EPA Administrator Gina McCarthy said the program targeting large buildings fits nicely within the agency's efforts to reduce carbon pollution.

"This program recognizes that air quality, carbon pollution and energy efficiency are really all linked together," said McCarthy, speaking at news conference held on the rooftop of the city library with the snow-capped mountains behind her. "They are all part of the same puzzle."

McCarthy will be in Seattle on Thursday and Portland, Oregon, on Friday. She is meeting with local leaders and business representatives in the three cities to generate support for President Barack Obama's climate-change plan. An announcement is expected June 2 for new rules for existing power plants.

McCarthy and other speakers said making buildings more energy efficient not only improves the economy but saves businesses money in the long term.
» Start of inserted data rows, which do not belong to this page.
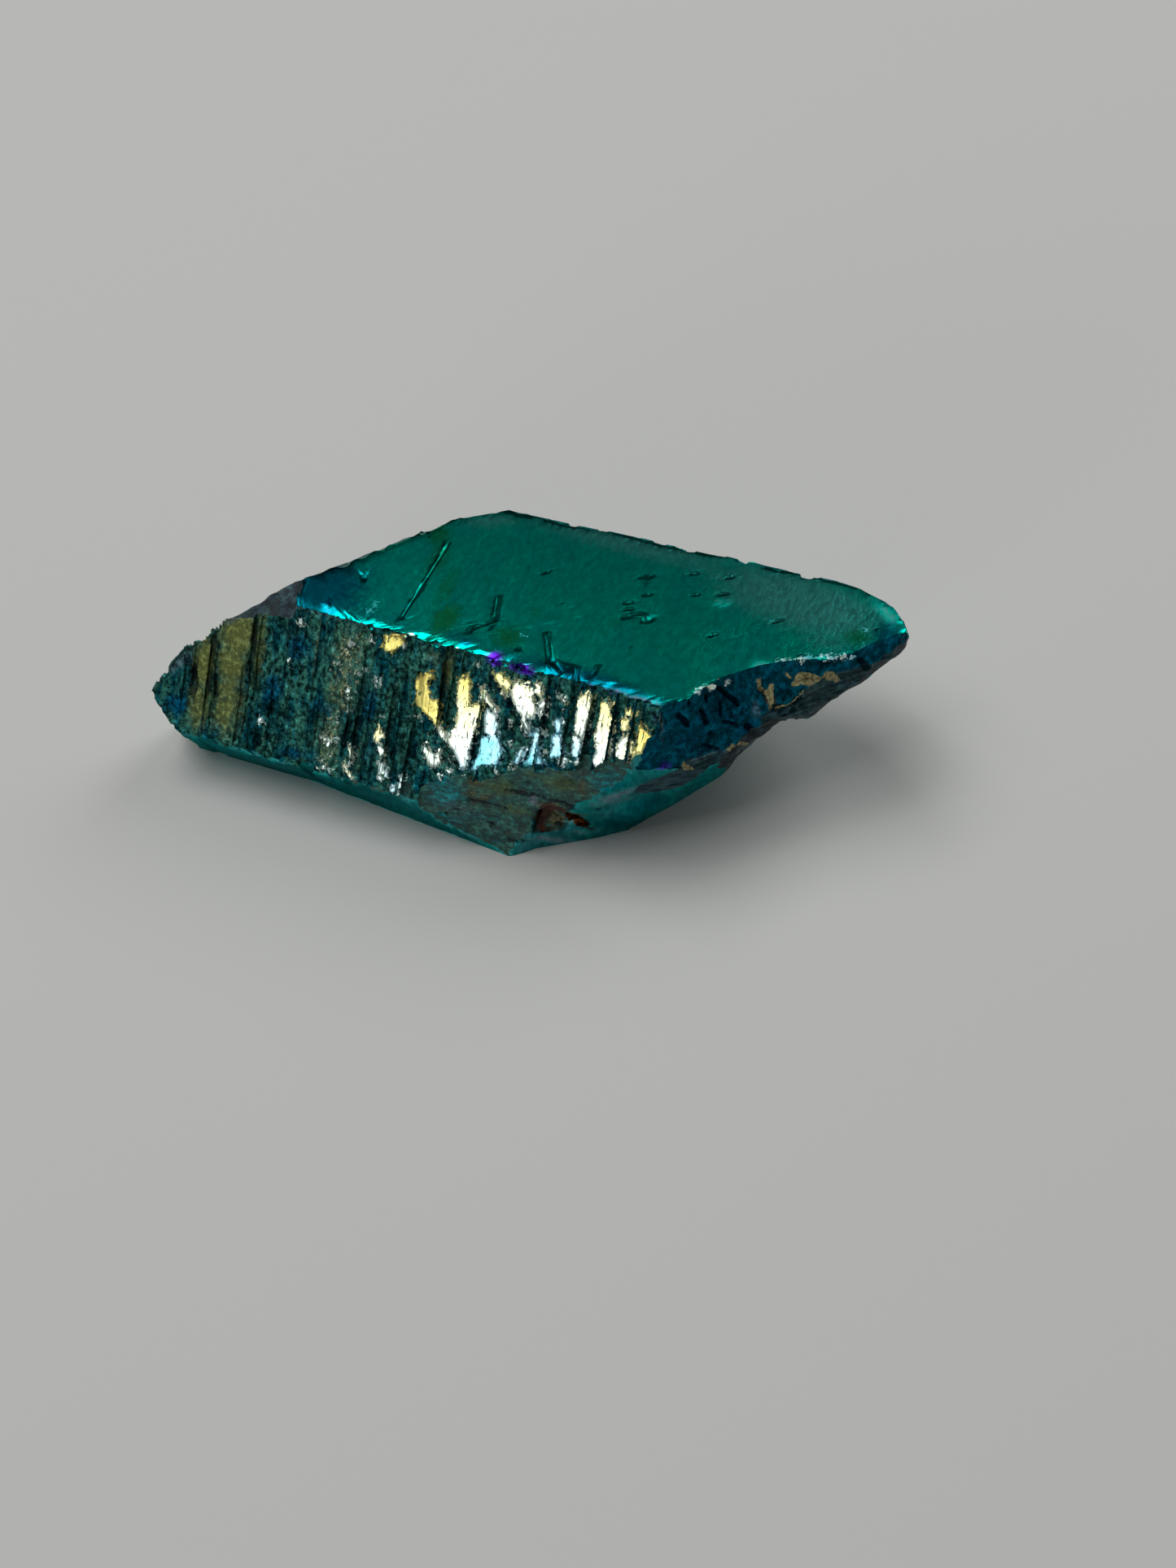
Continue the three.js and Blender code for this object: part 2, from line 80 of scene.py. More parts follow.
def face_normal(lean, turn):
    """The outward normal of a crystal face, from its lean along the axis and its turn about it."""
    side = math.sqrt(1.0 - lean * lean)
    angle = math.radians(turn)
    return np.array([lean, -side * math.sin(angle), side * math.cos(angle)])


def face(name, normal, point, reach, finish):
    """One face: its plane, how far its relief strays from the plane in mm, and its finish."""
    normal = np.array(normal, float)
    return Face(name, normal / np.linalg.norm(normal), np.array(point, float), reach, finish)


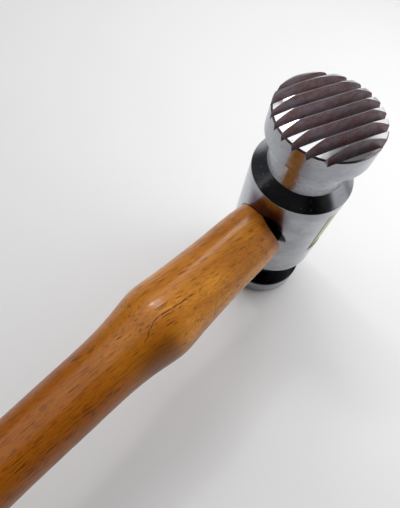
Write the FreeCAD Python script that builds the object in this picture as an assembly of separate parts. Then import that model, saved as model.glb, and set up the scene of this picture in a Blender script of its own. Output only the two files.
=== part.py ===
"""Small hammer with a turned steel head, a grooved crowned face, a plain face and a turned beech handle.

The origin is the centre of the plain face. +Z runs up through the head to the grooved face,
and +X runs along the handle to its butt. Lengths are in millimetres and angles in degrees.
"""

import math
import os

import FreeCAD
import Part

Vector = FreeCAD.Vector

# Head: one turned piece, the same below its middle as above it, apart from the two faces.
face_radius = 16.0
rim_height = 89.0
disc_thickness = 7.9
neck_radius = 12.4
neck_length = 11.8
shoulder_height = 4.1
edge_round = 0.35
face_bevel = 0.45

# Crown and grooves of the upper face.
crown_radius = 34.9
groove_count = 8
groove_pitch = 3.82
groove_depth_at_rim = 1.7
groove_half_angle = 24.5
groove_direction = -20.6

# Eye through the barrel, oval and wider at the far end so that the wedges lock the tenon.
eye_height = 45.8
eye_near_width = 12.0
eye_near_tall = 16.0
eye_far_width = 13.4
eye_far_tall = 18.0

# Flat milled on one cheek of the barrel.
cheek_flat_depth = 0.5
cheek_flat_bottom = 37.5
cheek_flat_top = 61.0

# Handle, a round section all along: distance from the head's axis and radius there.
handle_profile = [
    (12.0, 9.5),
    (20.5, 10.5),
    (34.0, 10.85),
    (46.0, 11.4),
    (56.0, 12.1),
    (63.0, 12.5),
    (69.5, 11.45),
    (77.0, 10.3),
    (92.0, 9.65),
    (124.0, 9.2),
    (160.0, 11.0),
    (190.0, 12.4),
    (212.0, 12.0),
]
handle_end = 223.5
butt_radius = 8.6
butt_roll = 2.4
scribe_gap = 0.1

# Upright hollow that leaves the handle's shoulder clear of the barrel on its +Y side.
relief_radius = 9.7
relief_x = 8.2
relief_y = 5.0

# Wedges in the tenon's far end.
wood_wedge_length = 22.0
wood_wedge_thickness = 2.6
steel_wedge_length = 13.0
steel_wedge_thickness = 2.2
steel_wedge_width = 8.5
steel_wedge_offset = 4.6
wedge_tip_thickness = 0.4
tenon_proud = 0.3
tenon_root = 3.0

# Cutters reach this far past the steel they cut, and the groove cutters stand this tall.
overshoot = 2.0
groove_cutter_height = 8.0

# Radii and heights that follow from the driving sizes.
barrel_radius = neck_radius + shoulder_height
neck_bottom = disc_thickness
shoulder_bottom = neck_bottom + neck_length
barrel_bottom = shoulder_bottom + shoulder_height
barrel_top = rim_height - barrel_bottom
shoulder_top = rim_height - shoulder_bottom
neck_top = rim_height - neck_bottom


def solid_of_revolution(edges, centre, axis):
    """The closed outline, turned through a full circle."""
    outline = Part.Face(Part.Wire(edges))
    return outline.revolve(centre, axis, 360)


def polyline(points):
    """Straight edges that join the points in turn."""
    return [Part.makeLine(a, b) for a, b in zip(points, points[1:])]


def rounded_path(corners):
    """Straight edges through the corners, each given as (point, rounding radius)."""
    edges = []
    start = corners[0][0]
    for (before, _), (corner, size), (after, _) in zip(corners, corners[1:], corners[2:]):
        if size == 0:
            edges.append(Part.makeLine(start, corner))
            start = corner
            continue
        back = (before - corner).normalize()
        ahead = (after - corner).normalize()
        half_turn = back.getAngle(ahead) / 2
        setback = size / math.tan(half_turn)
        arc_start = corner + back * setback
        arc_end = corner + ahead * setback
        inward = (back + ahead).normalize()
        arc_middle = corner + inward * (size / math.sin(half_turn) - size)
        edges.append(Part.makeLine(start, arc_start))
        edges.append(Part.Arc(arc_start, arc_middle, arc_end).toShape())
        start = arc_end
    edges.append(Part.makeLine(start, corners[-1][0]))
    return edges


def turned_head():
    """The head before its eye and grooves are cut."""
    crown_edge = face_radius - face_bevel
    crown_foot = rim_height + face_bevel
    crown_centre = crown_foot - math.sqrt(crown_radius**2 - crown_edge**2)
    apex = Vector(0, 0, crown_centre + crown_radius)
    half_edge = crown_edge / 2
    middle = Vector(half_edge, 0, crown_centre + math.sqrt(crown_radius**2 - half_edge**2))
    steps = [
        (0, 0, 0),
        (face_radius - face_bevel, 0, 0),
        (face_radius, face_bevel, 0),
        (face_radius, neck_bottom, edge_round),
        (neck_radius, neck_bottom, 0),
        (neck_radius, shoulder_bottom, 0),
        (barrel_radius, barrel_bottom, edge_round),
        (barrel_radius, barrel_top, edge_round),
        (neck_radius, shoulder_top, 0),
        (neck_radius, neck_top, 0),
        (face_radius, neck_top, edge_round),
        (face_radius, rim_height, 0),
        (crown_edge, crown_foot, 0),
    ]
    corners = [(Vector(x, 0, z), size) for x, z, size in steps]
    edges = rounded_path(corners)
    edges.append(Part.Arc(corners[-1][0], middle, apex).toShape())
    edges.append(Part.makeLine(apex, corners[0][0]))
    return solid_of_revolution(edges, Vector(0, 0, 0), Vector(0, 0, 1))


def groove_cutters():
    """Straight V cutters side by side, which meet in a sharp ridge between neighbouring grooves."""
    root = rim_height - groove_depth_at_rim
    half_width = groove_cutter_height * math.tan(math.radians(groove_half_angle))
    reach = face_radius + overshoot
    cutters = []
    for index in range(groove_count):
        offset = (index - (groove_count - 1) / 2) * groove_pitch
        corners = [
            Vector(-reach, offset, root),
            Vector(-reach, offset + half_width, root + groove_cutter_height),
            Vector(-reach, offset - half_width, root + groove_cutter_height),
        ]
        section = Part.Face(Part.makePolygon(corners + corners[:1]))
        cutter = section.extrude(Vector(2 * reach, 0, 0))
        cutter.rotate(Vector(0, 0, 0), Vector(0, 0, 1), groove_direction)
        cutters.append(cutter)
    return cutters


def oval(along, width, tall):
    """Oval wire across the handle's axis."""
    major = max(width, tall) / 2
    minor = min(width, tall) / 2
    ellipse = Part.Ellipse(Vector(0, 0, 0), major, minor)
    wire = Part.Wire(ellipse.toShape())
    wire.rotate(Vector(0, 0, 0), Vector(0, 1, 0), 90)
    wire.translate(Vector(along, 0, eye_height))
    return wire


def eye_shape(near, far):
    """The tapered oval between two stations along X, carrying the eye's taper past the barrel's walls."""
    taper_width = (eye_far_width - eye_near_width) / (2 * barrel_radius)
    taper_tall = (eye_far_tall - eye_near_tall) / (2 * barrel_radius)
    sections = []
    for along in (far, near):
        past = barrel_radius - along
        sections.append(oval(along, eye_near_width + past * taper_width, eye_near_tall + past * taper_tall))
    return Part.makeLoft(sections, True, True)


def cheek_flat_cutter():
    """Block that leaves the shallow flat on the barrel's +Y cheek."""
    wide = 2 * barrel_radius
    floor = Vector(-wide / 2, barrel_radius - cheek_flat_depth, cheek_flat_bottom)
    return Part.makeBox(wide, wide, cheek_flat_top - cheek_flat_bottom, floor)


def make_head():
    """Turned head with its grooves, eye and cheek flat."""
    body = turned_head()
    for cutter in groove_cutters():
        body = body.cut(cutter)
    past_wall = barrel_radius + overshoot
    body = body.cut(eye_shape(past_wall, -past_wall))
    return body.cut(cheek_flat_cutter())


def handle_side():
    """Smooth line along the handle's side, from inside the barrel to where the butt rounds over."""
    side = Part.BSplineCurve()
    side.interpolate([Vector(x, 0, r) for x, r in handle_profile])
    return side.toShape()


def turned_handle():
    """The handle as it comes off the lathe, before it is scribed to the barrel."""
    start_x, start_radius = handle_profile[0]
    last_x, last_radius = handle_profile[-1]
    side_start = Vector(start_x, 0, start_radius)
    side_end = Vector(last_x, 0, last_radius)
    butt_rim = Vector(handle_end, 0, butt_radius)
    butt_bulge = Vector(handle_end - butt_roll, 0, butt_radius + butt_roll)
    edges = [handle_side(), Part.Arc(side_end, butt_bulge, butt_rim).toShape()]
    edges += polyline([butt_rim, Vector(handle_end, 0, 0), Vector(start_x, 0, 0), side_start])
    body = solid_of_revolution(edges, Vector(0, 0, 0), Vector(1, 0, 0))
    body.translate(Vector(0, 0, eye_height))
    return body


def dressing_cylinder():
    """Round envelope, just outside the barrel, that the tenon and its wedges are dressed down to."""
    return Part.makeCylinder(barrel_radius + tenon_proud, rim_height)


def make_handle():
    """Turned handle, scribed to the barrel and relieved on one side, with an oval tenon through the eye."""
    scribe = Part.makeCylinder(barrel_radius + scribe_gap, rim_height)
    relief = Part.makeCylinder(relief_radius, rim_height, Vector(relief_x, relief_y, 0))
    grip = turned_handle().cut(scribe).cut(relief)
    tenon = eye_shape(0, -barrel_radius - overshoot).common(dressing_cylinder())
    root = eye_shape(barrel_radius + tenon_root, 0)
    return grip.fuse([tenon, root]).removeSplitter()


def wedge(length, thickness, width):
    """Wedge with its thick end at x = 0, tapering towards +X, its width along Y and thickness along Z."""
    half_thick = thickness / 2
    half_tip = wedge_tip_thickness / 2
    half_width = width / 2
    corners = [
        Vector(0, -half_width, -half_thick),
        Vector(length, -half_width, -half_tip),
        Vector(length, -half_width, half_tip),
        Vector(0, -half_width, half_thick),
    ]
    section = Part.Face(Part.makePolygon(corners + corners[:1]))
    return section.extrude(Vector(0, width, 0))


def make_wedges():
    """The wooden wedge that fills the tenon's upright kerf, and the two steel wedges driven across it."""
    far_end = -barrel_radius - tenon_proud
    envelope = dressing_cylinder()
    wood = wedge(wood_wedge_length, wood_wedge_thickness, eye_far_tall + 2 * overshoot)
    wood.rotate(Vector(0, 0, 0), Vector(1, 0, 0), 90)
    wood.translate(Vector(far_end, 0, eye_height))
    wood = wood.common(eye_shape(barrel_radius, far_end - overshoot)).common(envelope)
    steels = []
    for side in (-1, 1):
        steel = wedge(steel_wedge_length, steel_wedge_thickness, steel_wedge_width)
        steel.translate(Vector(far_end, 0, eye_height + side * steel_wedge_offset))
        steels.append(steel.common(envelope))
    return wood, steels


def export(name, shape):
    """Write one node."""
    shape.exportStep(os.path.join("parts", name + ".step"))


def main():
    os.makedirs("parts", exist_ok=True)
    head = make_head()
    wood, steels = make_wedges()
    handle = make_handle().cut(wood)
    for steel in steels:
        handle = handle.cut(steel)
        wood = wood.cut(steel)
    nodes = {
        "head": head,
        "handle": handle,
        "wood_wedge": wood,
        "steel_wedges": Part.makeCompound(steels),
    }
    for name, shape in nodes.items():
        export(name, shape)
        state = "valid" if shape.isValid() else "NOT VALID"
        print(name, len(shape.Solids), "solids", round(shape.Volume), "mm3", state)


main()
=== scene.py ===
"""Looks for a small hammer with a turned steel head, a grooved crowned face and a beech handle.

Everything is in metres, in the part's own frame: the plain face's centre is the origin, +Z runs up
through the head to the grooved face, and +X runs along the handle to its butt.
"""
import math

import bpy
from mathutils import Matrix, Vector


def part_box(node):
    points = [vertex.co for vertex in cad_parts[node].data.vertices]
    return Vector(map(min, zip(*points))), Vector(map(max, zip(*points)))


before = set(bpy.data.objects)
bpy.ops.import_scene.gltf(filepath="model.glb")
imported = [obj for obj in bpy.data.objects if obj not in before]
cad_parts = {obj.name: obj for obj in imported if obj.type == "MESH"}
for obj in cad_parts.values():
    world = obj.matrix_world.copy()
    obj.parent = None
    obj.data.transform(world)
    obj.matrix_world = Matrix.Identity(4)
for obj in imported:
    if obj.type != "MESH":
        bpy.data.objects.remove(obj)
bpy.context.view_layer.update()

MM = 0.001

# Sizes read from the frame.
head_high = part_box("head")[1]
handle_low, handle_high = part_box("handle")
barrel_radius = head_high.y
handle_height = (handle_low.z + handle_high.z) / 2

# Grooved face, as milled.
rim_height = 89.0 * MM
groove_root = rim_height - 1.7 * MM
groove_pitch = 3.82 * MM
groove_half_angle = math.radians(24.5)
groove_direction = math.radians(-20.6)
crest_height = groove_root + groove_pitch / 2 / math.tan(groove_half_angle)

# Flat on the +Y cheek of the barrel.
cheek_flat_depth = 0.5 * MM
cheek_flat_bottom = 37.5 * MM
cheek_flat_top = 61.0 * MM

# Slant of the beech's grain: its sideways drift per unit of length at x = 0, which eases to none
# by the x in the second value.
grain_slant = 0.30
grain_straight_from = 120 * MM

# Table top.
floor_half_width = 1.5
floor_gap = 0.02 * MM

# Camera: angles in degrees, lens and sensor in millimetres.
aim_point = Vector((36.7 * MM, -7.1 * MM, handle_height))
camera_azimuth = 33.9
camera_elevation = 63.7
camera_distance = 138.7 * MM
camera_roll = math.radians(11.66)
camera_lens = 29.92
camera_sensor = 36.0
camera_clip_start = 0.005


def mm(*sizes):
    """Millimetres as metres."""
    return [size * MM for size in sizes]


def direction(azimuth, elevation):
    """Unit vector for an azimuth from +X towards +Y and an elevation, both in degrees."""
    a = math.radians(azimuth)
    e = math.radians(elevation)
    return Vector((math.cos(e) * math.cos(a), math.cos(e) * math.sin(a), math.sin(e)))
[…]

They also touted it as way to attract more companies and jobs to the region.

"Environmental health promotes economic health," McCarthy said. "Efficiency isn't just good for our health and our pocketbooks, it also cuts carbon pollution that is fueling climate change."

She said the average building wastes 30 percent of the energy it uses because of inefficiencies. The EPA has a voluntary program, called Energy Star, that labels products, buildings and homes as energy efficient to reduce pollution.

Salt Lake County Mayor Ralph Becker said vehicles aren't the only cause of poor air quality. He said unnecessary energy consumption in buildings contributes to the region's notoriously murky winter air.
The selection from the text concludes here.